Kanun Detayı

Anasayfa / İçtihat / Yargıtay Karar No : 30551 - Karar Yıl 2014 / Esas No : 24741 - Esas Yıl 2014





MAHKEMESİ : Ankara Batı İcra Hukuk MahkemesiTARİHİ : 03/07/2014NUMARASI : 2014/59-2014/609 Yukarıda tarih ve numarası yazılı mahkeme kararının müddeti içinde temyizen tetkiki borçlu tarafından istenmesi üzerine bu işle ilgili dosya mahallinden daireye gönderilmiş olup, dava dosyası için Tetkik Hakimi tarafından düzenlenen rapor dinlendikten ve dosya içerisindeki tüm belgeler okunup incelendikten sonra işin gereği görüşülüp düşünüldü : Sair temyiz itirazları yerinde değil ise de; Alacaklı tarafından iki adet bonoya dayalı olarak kambiyo senetlerine özgü haciz yolu ile icra takibi başlatıldığı, borçlunun icra mahkemesine başvurarak imzaya itiraz ettiği, mahkemece, imza itirazının kabulü ile takibin durdurulmasına karar verildiği görülmektedir. İİK'nun 170/4. maddesinde; icra mahkemesince imzaya itirazın kabulüne karar verilmesi halinde, senedi takibe koymada kötü niyeti veya ağır kusuru bulunduğu takdirde, alacaklının, takip konusu alacağın %20'sinden aşağı olmamak üzere tazminatla sorumlu tutulacağı ve alacağın %10'u oranında para cezasına mahkum edileceği hüküm altına alınmıştır.
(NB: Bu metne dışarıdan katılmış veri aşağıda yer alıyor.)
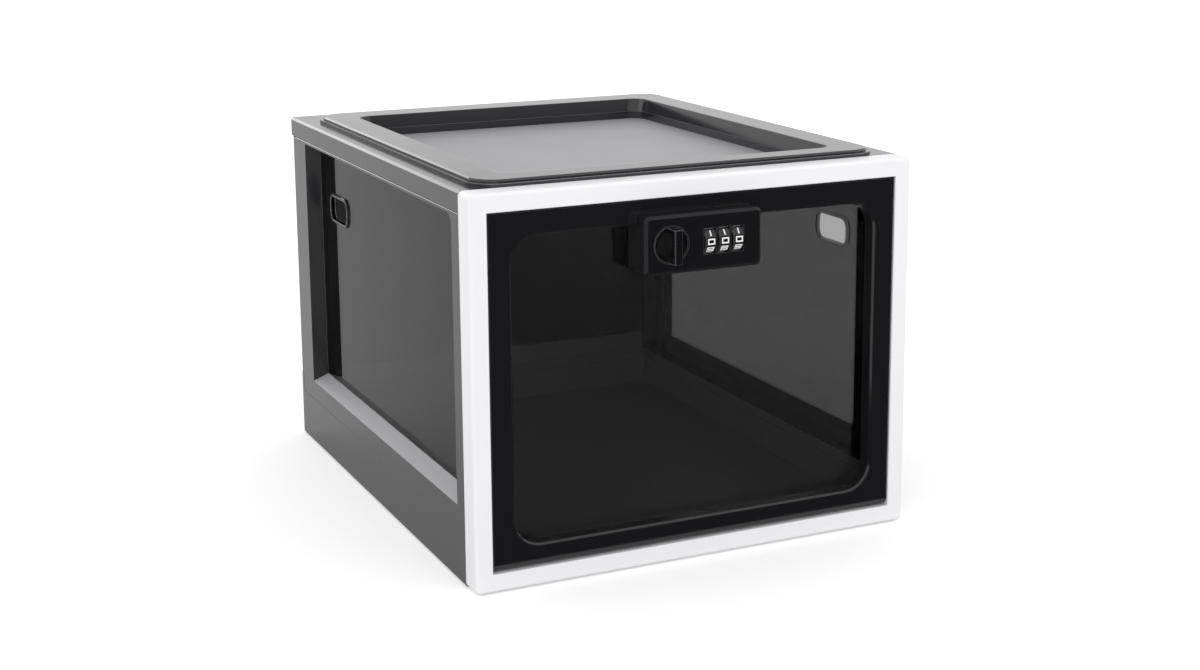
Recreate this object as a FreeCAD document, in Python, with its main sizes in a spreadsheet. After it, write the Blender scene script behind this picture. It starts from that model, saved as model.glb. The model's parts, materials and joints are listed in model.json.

Somut olayda, imzaya itiraz edenin lehtar -1. ciranta konumundaki E.. Ö.. olduğu, takip alacaklısının ise 2. ciranta olup lehtarın cirosu ile senetleri iktisap ettiği, borçlu E.. Ö..'nın imzaya itirazı üzerine yapılan incelemede imzanın adı geçene ait olmadığının tespit edildiği anlaşılmıştır. Alacaklı, lehtar -1. ciranta E.. Ö.. ile doğrudan ilişki içerisinde olduğundan borçlu adına atılan imzanın borçluya ait olup olmadığını bilebilecek durumdadır. Bonolardaki imzaların borçlu eli ürünü olduğunu kontrol etmeden ya da imzaların huzurunda atılmasını sağlamadan bonoları alan alacaklı, imza itirazı kabul edilen borçluya karşı başlattığı takipte ağır kusurlu sayılmalıdır. O halde mahkemece, İİK’nun 170/son maddesi uyarınca; borçlu lehine takip konusu alacağın %20'sinden aşağı olmamak üzere tazminata hükmedilmesi gerekirken, yazılı şekilde hüküm tesisi isabetsizdir. SONUÇ : Borçlunun temyiz itirazlarının kısmen kabulü ile mahkeme kararının yukarıda yazılı nedenlerle İİK'nun 366. ve HUMK’nun 428. maddeleri uyarınca (BOZULMASINA), peşin alınan harcın istek halinde iadesine, ilamın tebliğinden itibaren 10 gün içinde karar düzeltme yolu açık olmak üzere, 16/12/2014 gününde oybirliğiyle karar verildi.